#### [WHAT YOU NEED TO DO]
Consider the listing below. Extract exactly the lines from the line containing "addPiece('rivet', rivet(frontLevel +" to the line containing "above it is turned a little further clockwise, up", both included.

START ENTRIES SHOWN

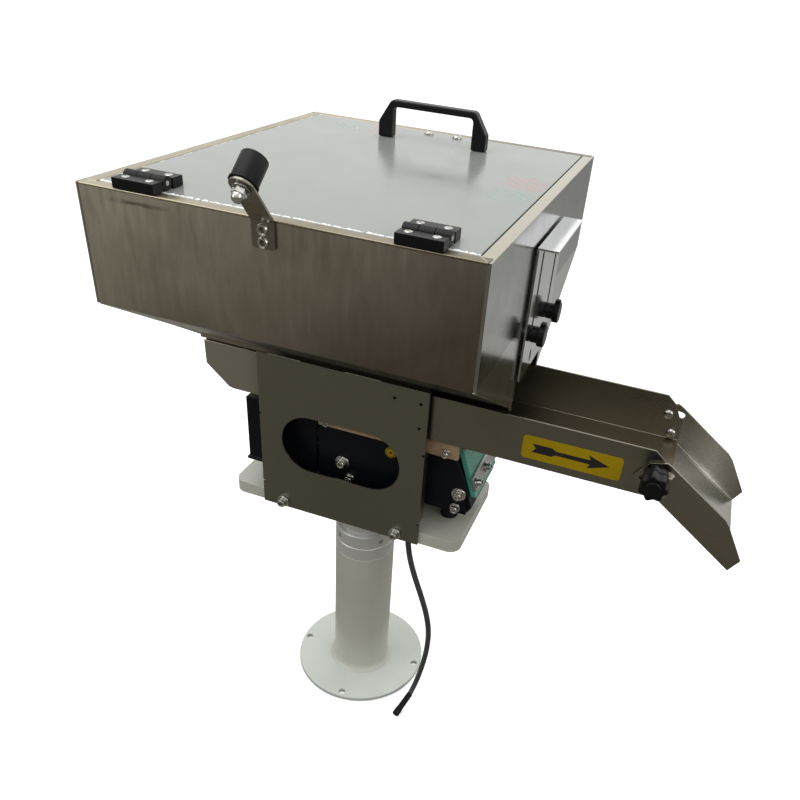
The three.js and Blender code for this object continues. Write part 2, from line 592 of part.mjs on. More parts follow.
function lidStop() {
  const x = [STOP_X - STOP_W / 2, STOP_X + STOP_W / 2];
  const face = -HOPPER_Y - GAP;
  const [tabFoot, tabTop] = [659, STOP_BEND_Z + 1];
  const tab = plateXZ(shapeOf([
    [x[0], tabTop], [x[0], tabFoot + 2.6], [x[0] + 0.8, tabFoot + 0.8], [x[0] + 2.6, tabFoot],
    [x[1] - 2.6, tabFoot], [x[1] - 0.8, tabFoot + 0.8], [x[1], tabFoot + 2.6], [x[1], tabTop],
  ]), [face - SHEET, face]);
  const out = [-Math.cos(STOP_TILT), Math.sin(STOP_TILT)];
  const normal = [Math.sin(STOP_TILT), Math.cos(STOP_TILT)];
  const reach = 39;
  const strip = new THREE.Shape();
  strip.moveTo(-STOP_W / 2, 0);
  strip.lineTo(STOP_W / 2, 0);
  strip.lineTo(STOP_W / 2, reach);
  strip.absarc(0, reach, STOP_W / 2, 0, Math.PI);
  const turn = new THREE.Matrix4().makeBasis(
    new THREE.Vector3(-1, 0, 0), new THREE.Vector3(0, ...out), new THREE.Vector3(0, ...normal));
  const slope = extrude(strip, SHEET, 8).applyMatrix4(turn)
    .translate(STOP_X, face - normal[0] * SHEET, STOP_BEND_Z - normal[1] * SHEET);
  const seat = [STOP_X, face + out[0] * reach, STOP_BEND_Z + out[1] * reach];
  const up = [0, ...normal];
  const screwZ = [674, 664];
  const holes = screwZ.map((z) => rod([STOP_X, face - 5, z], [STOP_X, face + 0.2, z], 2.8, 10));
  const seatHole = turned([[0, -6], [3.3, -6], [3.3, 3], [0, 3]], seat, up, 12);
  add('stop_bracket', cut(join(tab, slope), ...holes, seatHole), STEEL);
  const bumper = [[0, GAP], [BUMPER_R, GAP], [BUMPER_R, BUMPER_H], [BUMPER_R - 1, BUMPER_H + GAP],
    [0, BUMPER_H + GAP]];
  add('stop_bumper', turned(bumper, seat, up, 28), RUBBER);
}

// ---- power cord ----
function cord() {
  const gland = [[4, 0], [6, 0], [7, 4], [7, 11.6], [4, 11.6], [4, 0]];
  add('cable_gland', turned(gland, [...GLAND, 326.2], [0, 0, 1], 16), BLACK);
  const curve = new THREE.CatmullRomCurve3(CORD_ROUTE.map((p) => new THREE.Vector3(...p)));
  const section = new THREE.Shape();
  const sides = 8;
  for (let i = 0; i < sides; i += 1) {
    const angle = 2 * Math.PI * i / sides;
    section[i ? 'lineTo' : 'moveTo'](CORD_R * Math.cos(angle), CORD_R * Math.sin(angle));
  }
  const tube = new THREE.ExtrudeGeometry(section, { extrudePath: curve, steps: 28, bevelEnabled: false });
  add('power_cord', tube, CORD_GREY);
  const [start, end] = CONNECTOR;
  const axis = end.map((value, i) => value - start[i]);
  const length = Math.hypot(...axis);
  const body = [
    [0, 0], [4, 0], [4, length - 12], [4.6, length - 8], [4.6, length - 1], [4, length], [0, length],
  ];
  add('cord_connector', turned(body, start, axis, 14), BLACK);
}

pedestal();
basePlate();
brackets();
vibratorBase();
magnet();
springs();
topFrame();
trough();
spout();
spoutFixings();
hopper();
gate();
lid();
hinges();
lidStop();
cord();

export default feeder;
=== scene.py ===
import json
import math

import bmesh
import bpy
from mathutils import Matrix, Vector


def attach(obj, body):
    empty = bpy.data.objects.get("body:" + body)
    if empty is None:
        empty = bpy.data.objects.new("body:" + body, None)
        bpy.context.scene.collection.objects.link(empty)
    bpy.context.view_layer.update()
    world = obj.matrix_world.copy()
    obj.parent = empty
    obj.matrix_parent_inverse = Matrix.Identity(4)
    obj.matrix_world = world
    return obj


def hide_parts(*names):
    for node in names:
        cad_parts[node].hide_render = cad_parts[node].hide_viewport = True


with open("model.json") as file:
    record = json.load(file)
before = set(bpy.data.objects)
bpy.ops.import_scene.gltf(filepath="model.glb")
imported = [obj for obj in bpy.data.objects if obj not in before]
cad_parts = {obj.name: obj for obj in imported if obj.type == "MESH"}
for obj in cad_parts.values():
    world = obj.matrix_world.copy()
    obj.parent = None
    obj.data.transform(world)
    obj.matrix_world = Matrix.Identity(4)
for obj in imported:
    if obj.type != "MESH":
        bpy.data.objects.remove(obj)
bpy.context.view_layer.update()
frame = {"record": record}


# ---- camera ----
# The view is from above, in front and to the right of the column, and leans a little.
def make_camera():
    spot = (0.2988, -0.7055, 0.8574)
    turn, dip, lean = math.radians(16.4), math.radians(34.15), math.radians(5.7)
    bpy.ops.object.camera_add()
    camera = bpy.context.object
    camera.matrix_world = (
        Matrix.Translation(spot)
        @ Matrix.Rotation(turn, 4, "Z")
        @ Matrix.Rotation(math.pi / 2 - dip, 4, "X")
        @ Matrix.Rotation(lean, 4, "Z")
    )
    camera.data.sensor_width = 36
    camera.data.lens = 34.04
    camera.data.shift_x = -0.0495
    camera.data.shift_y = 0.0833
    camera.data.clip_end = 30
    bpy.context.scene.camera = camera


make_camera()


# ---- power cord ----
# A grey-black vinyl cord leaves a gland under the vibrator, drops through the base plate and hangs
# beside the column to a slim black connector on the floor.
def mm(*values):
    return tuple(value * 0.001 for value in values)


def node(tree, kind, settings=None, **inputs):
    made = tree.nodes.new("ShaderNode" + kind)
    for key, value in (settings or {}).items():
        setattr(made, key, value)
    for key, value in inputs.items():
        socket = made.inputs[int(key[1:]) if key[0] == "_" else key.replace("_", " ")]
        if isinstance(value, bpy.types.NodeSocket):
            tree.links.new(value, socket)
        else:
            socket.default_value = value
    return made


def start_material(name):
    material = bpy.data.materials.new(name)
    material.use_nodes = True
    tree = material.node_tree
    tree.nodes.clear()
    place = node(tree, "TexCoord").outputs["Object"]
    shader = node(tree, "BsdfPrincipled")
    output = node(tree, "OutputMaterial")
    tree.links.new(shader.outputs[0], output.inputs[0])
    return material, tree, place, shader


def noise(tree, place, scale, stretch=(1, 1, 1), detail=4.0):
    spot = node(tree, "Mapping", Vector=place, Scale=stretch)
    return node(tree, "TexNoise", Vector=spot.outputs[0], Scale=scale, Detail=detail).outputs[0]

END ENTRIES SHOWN
START ENTRIES SHOWN

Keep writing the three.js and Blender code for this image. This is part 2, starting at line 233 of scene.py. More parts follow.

END ENTRIES SHOWN
START ENTRIES SHOWN

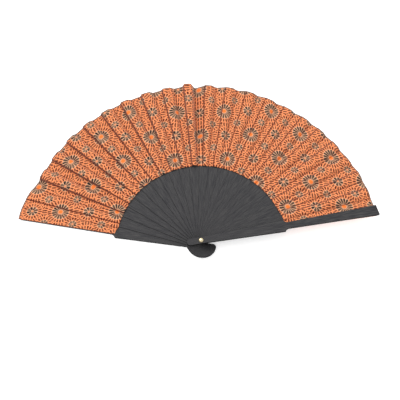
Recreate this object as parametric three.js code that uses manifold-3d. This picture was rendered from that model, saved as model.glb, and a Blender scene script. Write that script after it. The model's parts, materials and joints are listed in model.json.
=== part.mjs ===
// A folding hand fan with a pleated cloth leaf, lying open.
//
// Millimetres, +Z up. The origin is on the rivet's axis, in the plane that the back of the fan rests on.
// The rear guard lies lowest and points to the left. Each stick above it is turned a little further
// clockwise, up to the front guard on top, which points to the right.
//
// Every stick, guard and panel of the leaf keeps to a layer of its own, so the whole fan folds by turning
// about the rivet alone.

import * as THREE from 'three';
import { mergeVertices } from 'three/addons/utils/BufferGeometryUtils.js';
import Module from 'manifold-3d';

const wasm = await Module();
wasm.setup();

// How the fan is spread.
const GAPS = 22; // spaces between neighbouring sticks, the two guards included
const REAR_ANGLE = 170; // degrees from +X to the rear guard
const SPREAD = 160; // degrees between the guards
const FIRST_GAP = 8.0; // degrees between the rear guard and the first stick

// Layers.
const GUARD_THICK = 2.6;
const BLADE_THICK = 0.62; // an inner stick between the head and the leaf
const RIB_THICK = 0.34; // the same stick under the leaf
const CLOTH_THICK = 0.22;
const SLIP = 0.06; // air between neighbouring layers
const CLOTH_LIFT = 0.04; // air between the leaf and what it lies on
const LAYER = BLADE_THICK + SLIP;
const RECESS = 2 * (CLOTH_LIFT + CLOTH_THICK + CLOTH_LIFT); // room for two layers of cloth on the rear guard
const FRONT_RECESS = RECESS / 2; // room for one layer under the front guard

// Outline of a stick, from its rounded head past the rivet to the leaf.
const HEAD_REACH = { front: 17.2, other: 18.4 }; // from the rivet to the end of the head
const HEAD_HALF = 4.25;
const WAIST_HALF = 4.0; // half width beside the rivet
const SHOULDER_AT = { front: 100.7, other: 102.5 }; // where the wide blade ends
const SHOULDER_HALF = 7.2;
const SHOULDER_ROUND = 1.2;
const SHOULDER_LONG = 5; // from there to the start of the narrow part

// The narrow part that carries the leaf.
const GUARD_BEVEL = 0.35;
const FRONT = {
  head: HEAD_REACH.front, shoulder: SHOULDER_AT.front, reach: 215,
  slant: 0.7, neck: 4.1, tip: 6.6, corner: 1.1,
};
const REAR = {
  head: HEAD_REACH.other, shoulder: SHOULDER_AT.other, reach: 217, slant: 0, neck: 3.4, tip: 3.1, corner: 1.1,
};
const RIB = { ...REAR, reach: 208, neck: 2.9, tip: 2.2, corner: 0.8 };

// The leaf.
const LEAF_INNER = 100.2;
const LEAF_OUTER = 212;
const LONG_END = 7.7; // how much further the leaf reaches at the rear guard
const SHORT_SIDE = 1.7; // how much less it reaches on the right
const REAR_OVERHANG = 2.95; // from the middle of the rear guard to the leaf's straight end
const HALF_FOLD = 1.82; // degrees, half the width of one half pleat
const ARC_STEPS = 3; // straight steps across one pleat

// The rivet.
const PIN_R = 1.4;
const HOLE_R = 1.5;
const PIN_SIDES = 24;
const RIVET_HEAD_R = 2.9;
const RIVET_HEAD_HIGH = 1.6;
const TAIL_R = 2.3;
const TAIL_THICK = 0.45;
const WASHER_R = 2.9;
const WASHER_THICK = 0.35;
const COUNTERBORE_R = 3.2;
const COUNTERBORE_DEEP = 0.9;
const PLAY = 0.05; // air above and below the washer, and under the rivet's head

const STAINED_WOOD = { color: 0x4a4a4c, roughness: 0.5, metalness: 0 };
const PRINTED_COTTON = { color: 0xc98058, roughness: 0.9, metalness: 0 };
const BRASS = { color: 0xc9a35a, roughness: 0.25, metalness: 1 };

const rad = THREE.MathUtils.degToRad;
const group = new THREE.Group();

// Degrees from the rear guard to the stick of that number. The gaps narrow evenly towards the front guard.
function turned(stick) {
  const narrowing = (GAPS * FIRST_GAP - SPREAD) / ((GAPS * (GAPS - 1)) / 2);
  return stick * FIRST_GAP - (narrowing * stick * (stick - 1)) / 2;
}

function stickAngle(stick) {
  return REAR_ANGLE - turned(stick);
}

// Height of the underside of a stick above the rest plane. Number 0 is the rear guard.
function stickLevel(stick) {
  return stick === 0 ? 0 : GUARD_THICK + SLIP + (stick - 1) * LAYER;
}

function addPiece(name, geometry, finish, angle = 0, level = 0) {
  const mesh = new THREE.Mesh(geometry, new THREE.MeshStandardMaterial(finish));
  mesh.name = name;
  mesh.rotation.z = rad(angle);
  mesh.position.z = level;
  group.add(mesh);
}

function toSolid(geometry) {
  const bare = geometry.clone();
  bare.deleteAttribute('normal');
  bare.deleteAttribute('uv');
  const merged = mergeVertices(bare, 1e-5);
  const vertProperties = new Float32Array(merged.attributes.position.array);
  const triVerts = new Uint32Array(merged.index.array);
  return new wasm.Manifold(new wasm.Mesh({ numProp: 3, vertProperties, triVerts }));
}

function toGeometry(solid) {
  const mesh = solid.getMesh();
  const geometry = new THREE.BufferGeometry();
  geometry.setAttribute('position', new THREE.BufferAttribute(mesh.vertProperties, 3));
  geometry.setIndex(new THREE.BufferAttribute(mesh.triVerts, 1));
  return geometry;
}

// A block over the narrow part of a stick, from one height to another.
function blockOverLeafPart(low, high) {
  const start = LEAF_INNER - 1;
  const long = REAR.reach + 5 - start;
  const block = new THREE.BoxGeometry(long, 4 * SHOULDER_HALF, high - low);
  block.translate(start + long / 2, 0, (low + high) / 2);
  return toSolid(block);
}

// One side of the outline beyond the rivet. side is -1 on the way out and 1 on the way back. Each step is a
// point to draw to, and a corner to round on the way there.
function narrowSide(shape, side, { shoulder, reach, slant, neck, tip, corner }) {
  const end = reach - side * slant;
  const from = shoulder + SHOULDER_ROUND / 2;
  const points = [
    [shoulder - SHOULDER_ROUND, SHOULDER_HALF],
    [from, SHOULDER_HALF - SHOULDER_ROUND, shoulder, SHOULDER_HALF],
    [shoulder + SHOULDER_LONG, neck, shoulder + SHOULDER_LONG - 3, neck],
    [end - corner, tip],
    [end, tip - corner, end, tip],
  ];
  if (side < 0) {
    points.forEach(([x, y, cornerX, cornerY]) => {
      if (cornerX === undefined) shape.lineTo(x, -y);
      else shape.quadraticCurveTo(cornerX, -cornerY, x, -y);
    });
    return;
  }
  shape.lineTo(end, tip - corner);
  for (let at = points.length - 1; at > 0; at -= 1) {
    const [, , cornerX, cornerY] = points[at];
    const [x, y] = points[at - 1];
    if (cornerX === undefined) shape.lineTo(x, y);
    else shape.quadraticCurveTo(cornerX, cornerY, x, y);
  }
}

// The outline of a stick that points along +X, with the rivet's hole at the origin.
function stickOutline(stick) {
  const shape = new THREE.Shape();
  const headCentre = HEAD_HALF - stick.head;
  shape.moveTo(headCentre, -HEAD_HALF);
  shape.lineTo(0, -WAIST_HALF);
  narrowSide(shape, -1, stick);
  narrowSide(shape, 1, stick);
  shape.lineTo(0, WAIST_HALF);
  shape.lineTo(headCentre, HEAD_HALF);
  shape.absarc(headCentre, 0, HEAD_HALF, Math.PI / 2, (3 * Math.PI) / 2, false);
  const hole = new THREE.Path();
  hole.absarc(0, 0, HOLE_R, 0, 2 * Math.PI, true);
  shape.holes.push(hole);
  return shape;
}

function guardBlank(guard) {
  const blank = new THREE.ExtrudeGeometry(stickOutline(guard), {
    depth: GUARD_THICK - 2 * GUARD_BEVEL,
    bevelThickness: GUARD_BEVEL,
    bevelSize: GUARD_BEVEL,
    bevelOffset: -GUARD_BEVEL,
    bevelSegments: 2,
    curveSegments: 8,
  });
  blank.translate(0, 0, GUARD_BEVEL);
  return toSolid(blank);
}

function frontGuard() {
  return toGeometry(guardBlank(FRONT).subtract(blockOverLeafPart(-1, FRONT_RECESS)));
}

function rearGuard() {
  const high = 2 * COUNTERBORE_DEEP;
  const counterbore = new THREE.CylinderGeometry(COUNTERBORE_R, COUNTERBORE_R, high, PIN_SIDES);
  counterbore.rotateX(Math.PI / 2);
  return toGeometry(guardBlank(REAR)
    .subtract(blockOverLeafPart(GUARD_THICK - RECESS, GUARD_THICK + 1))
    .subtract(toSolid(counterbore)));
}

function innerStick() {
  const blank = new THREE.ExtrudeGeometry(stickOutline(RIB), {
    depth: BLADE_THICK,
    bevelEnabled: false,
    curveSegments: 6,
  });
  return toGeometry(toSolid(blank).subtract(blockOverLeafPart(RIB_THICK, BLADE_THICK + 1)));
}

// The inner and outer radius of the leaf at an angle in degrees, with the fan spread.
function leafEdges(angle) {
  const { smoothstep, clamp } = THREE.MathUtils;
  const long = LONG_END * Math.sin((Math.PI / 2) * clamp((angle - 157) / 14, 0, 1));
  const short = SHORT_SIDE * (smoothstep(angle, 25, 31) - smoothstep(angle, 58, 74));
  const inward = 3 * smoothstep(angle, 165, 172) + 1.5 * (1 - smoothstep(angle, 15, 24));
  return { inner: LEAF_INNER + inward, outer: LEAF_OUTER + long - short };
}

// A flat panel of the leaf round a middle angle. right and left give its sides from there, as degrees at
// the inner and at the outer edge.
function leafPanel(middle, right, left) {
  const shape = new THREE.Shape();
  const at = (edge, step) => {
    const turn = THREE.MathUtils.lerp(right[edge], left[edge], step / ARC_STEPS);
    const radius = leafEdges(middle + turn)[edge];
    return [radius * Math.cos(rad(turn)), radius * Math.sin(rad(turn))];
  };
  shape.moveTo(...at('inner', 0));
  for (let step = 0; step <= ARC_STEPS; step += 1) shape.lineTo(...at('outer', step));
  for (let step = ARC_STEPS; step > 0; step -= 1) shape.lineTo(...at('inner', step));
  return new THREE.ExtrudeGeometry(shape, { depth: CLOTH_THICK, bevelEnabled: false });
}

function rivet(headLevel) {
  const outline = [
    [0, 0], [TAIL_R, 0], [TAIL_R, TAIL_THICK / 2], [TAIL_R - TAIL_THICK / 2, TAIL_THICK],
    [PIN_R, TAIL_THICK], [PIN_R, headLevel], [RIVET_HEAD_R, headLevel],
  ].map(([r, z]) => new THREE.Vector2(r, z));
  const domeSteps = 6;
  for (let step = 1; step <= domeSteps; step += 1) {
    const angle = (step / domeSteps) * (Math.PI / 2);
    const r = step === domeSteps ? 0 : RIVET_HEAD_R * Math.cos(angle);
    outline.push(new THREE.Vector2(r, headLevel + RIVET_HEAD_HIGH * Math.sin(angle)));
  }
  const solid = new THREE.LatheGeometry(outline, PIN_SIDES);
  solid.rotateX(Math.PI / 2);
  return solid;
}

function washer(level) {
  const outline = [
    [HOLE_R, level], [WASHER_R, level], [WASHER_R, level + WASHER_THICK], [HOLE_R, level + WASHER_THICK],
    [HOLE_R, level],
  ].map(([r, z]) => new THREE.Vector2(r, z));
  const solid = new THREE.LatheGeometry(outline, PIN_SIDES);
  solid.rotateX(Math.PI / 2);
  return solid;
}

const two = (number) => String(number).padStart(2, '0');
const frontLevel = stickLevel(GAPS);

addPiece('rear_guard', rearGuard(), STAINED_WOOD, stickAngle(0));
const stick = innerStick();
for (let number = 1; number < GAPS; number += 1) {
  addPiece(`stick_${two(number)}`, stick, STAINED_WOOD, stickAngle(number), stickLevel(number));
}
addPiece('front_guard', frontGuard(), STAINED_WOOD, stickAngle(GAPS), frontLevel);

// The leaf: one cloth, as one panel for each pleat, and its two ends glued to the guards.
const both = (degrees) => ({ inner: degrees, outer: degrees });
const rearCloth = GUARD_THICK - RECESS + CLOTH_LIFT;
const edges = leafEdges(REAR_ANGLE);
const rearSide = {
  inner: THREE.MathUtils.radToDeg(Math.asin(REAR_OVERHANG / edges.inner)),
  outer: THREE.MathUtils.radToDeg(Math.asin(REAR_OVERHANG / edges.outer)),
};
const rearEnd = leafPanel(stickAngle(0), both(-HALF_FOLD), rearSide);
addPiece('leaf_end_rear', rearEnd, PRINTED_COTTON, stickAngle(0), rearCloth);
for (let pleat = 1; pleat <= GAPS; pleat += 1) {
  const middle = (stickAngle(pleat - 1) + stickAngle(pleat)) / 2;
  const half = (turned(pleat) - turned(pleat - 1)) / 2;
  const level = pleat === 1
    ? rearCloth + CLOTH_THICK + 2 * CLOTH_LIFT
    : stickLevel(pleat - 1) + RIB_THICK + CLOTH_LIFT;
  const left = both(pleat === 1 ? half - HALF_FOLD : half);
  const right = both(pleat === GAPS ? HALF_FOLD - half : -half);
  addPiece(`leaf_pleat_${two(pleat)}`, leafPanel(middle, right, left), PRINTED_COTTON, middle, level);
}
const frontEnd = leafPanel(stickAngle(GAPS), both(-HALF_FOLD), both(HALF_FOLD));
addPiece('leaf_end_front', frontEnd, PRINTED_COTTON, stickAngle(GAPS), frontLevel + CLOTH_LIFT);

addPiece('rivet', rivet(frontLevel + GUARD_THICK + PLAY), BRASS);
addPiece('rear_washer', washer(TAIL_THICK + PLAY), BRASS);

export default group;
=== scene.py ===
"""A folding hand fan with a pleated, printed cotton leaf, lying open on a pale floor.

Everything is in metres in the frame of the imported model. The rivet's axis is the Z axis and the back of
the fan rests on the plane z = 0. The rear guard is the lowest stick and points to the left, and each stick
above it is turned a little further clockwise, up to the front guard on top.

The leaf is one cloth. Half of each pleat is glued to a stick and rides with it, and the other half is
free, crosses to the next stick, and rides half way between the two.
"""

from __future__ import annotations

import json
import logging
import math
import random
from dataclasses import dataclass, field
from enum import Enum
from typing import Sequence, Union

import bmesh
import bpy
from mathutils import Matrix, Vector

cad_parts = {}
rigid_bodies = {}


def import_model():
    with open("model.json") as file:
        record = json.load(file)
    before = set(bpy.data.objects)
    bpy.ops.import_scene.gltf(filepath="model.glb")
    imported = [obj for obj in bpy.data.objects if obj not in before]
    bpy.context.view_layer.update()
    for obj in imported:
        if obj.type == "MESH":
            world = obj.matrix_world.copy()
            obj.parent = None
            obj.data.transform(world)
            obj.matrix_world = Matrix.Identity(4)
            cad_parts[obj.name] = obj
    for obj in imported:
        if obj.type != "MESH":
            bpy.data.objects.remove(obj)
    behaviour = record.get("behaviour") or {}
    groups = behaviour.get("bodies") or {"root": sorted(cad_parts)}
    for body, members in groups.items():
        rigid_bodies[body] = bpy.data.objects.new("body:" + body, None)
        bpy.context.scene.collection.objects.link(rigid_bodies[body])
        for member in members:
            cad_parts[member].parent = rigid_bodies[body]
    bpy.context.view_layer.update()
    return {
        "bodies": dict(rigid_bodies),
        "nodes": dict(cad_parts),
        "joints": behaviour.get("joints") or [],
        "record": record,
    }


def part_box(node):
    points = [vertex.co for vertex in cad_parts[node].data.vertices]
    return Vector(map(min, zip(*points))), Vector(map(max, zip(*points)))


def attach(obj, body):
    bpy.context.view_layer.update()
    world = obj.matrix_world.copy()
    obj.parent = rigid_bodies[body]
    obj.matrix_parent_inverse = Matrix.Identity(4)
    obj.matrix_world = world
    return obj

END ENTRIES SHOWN

#### [WRITTEN SOLUTION]
addPiece('rivet', rivet(frontLevel + GUARD_THICK + PLAY), BRASS);
addPiece('rear_washer', washer(TAIL_THICK + PLAY), BRASS);

export default group;
=== scene.py ===
"""A folding hand fan with a pleated, printed cotton leaf, lying open on a pale floor.

Everything is in metres in the frame of the imported model. The rivet's axis is the Z axis and the back of
the fan rests on the plane z = 0. The rear guard is the lowest stick and points to the left, and each stick
above it is turned a little further clockwise, up to the front guard on top.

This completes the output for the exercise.